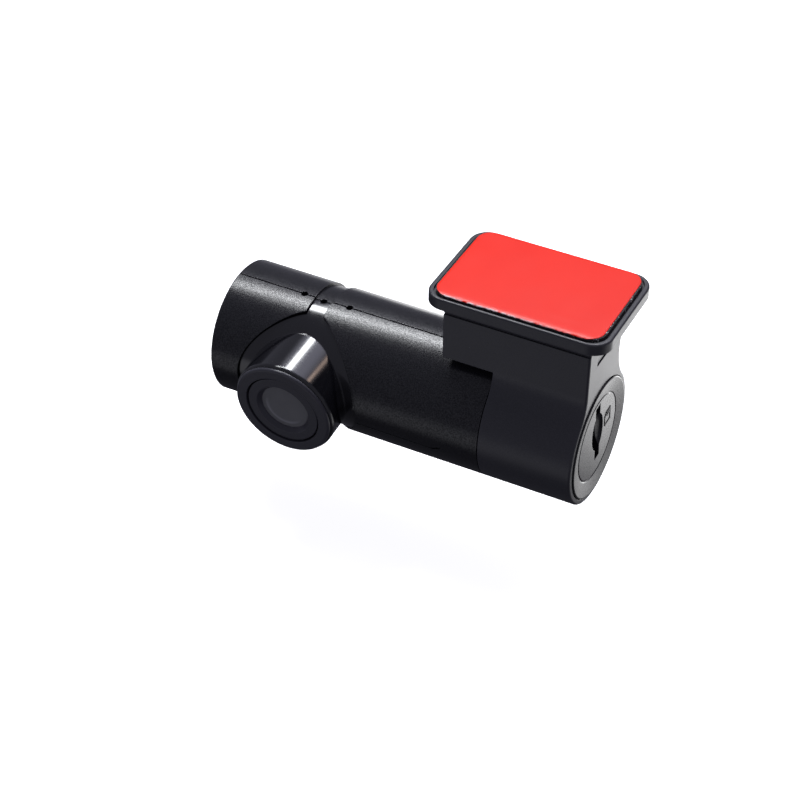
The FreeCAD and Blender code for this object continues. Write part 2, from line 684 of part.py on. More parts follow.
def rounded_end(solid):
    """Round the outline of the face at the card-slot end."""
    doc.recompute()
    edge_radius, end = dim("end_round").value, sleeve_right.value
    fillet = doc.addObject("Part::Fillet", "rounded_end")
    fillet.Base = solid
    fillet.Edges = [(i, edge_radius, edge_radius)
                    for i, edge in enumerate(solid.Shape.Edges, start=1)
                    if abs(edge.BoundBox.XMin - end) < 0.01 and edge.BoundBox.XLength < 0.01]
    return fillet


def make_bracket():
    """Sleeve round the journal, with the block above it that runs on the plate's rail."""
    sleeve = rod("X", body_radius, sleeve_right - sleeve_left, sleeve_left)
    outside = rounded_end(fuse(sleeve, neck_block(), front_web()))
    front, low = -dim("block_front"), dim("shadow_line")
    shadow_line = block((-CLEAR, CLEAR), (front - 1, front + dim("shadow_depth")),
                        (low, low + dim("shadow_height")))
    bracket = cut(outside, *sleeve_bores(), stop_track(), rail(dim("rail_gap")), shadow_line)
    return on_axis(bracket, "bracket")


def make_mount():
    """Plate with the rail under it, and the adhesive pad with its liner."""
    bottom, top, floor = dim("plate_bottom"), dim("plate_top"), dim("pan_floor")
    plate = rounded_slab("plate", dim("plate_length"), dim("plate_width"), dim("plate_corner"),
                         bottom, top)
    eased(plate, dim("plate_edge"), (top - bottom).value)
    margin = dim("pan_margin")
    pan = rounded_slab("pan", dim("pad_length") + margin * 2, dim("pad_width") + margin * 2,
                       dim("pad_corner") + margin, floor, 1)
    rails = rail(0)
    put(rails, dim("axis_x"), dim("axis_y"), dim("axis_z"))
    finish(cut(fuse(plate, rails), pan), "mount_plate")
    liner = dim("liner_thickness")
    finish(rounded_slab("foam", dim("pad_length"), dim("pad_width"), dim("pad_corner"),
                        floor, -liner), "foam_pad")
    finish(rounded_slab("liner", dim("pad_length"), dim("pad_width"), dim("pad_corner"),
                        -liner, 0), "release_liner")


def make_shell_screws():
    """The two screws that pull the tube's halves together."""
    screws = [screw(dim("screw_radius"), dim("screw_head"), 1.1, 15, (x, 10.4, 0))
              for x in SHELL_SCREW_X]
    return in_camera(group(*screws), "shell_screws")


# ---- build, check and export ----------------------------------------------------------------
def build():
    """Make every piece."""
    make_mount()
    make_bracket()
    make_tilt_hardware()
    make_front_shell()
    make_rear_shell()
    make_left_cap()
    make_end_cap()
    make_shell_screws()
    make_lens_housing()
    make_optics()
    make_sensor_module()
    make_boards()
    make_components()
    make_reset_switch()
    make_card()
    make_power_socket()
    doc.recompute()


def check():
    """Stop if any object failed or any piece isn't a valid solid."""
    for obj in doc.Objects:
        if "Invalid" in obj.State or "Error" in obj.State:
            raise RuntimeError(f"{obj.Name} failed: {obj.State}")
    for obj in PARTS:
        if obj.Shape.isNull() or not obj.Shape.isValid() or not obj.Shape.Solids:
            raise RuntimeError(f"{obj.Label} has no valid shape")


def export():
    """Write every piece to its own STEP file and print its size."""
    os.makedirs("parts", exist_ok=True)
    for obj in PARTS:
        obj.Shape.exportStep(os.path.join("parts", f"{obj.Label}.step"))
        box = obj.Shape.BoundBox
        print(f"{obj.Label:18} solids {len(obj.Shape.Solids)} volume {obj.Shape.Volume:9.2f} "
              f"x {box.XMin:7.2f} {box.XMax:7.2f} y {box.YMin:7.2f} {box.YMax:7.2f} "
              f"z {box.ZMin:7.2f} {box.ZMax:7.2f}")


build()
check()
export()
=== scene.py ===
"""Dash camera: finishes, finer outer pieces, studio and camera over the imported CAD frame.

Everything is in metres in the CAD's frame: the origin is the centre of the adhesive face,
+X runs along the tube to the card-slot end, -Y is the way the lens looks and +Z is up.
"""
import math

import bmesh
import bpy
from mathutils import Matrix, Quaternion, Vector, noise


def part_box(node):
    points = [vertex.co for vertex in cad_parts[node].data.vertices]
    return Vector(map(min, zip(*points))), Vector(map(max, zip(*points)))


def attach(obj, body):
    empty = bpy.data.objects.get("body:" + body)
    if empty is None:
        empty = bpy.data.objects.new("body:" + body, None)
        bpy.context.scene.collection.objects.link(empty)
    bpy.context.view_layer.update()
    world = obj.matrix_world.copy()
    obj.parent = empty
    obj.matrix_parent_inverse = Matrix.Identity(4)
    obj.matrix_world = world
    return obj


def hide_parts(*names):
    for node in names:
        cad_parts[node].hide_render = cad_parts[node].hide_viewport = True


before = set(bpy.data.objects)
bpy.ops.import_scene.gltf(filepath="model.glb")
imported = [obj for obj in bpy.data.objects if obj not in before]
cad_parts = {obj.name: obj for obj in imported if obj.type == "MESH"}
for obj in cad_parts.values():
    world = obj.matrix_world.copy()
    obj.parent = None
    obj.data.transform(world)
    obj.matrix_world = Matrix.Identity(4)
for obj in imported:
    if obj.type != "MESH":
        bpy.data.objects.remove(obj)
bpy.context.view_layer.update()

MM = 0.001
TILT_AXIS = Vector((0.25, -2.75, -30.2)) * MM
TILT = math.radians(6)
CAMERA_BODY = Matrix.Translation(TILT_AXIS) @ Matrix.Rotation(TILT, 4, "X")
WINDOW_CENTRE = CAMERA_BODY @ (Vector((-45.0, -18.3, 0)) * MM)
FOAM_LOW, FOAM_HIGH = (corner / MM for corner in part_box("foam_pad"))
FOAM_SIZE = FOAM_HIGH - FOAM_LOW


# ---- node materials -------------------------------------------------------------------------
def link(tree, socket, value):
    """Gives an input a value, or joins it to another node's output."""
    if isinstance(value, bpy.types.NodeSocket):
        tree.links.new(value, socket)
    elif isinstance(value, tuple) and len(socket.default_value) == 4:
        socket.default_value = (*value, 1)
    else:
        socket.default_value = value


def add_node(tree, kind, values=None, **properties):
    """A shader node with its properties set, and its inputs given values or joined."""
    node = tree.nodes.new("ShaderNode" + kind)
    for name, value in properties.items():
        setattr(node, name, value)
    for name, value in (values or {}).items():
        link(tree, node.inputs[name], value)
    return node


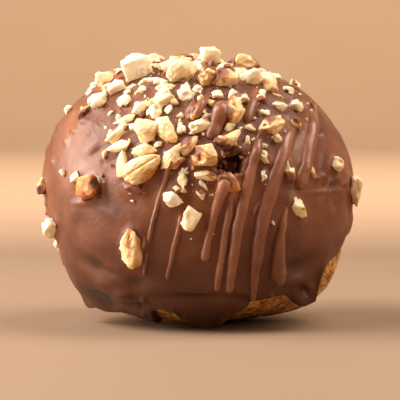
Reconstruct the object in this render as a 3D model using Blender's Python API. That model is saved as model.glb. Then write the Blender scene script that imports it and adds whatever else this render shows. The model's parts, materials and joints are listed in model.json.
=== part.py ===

····················

EXERCISE. Say how many lines of the data include the word "Identity". Respond with the number alone.

SOLUTION TO THIS EXERCISE. 2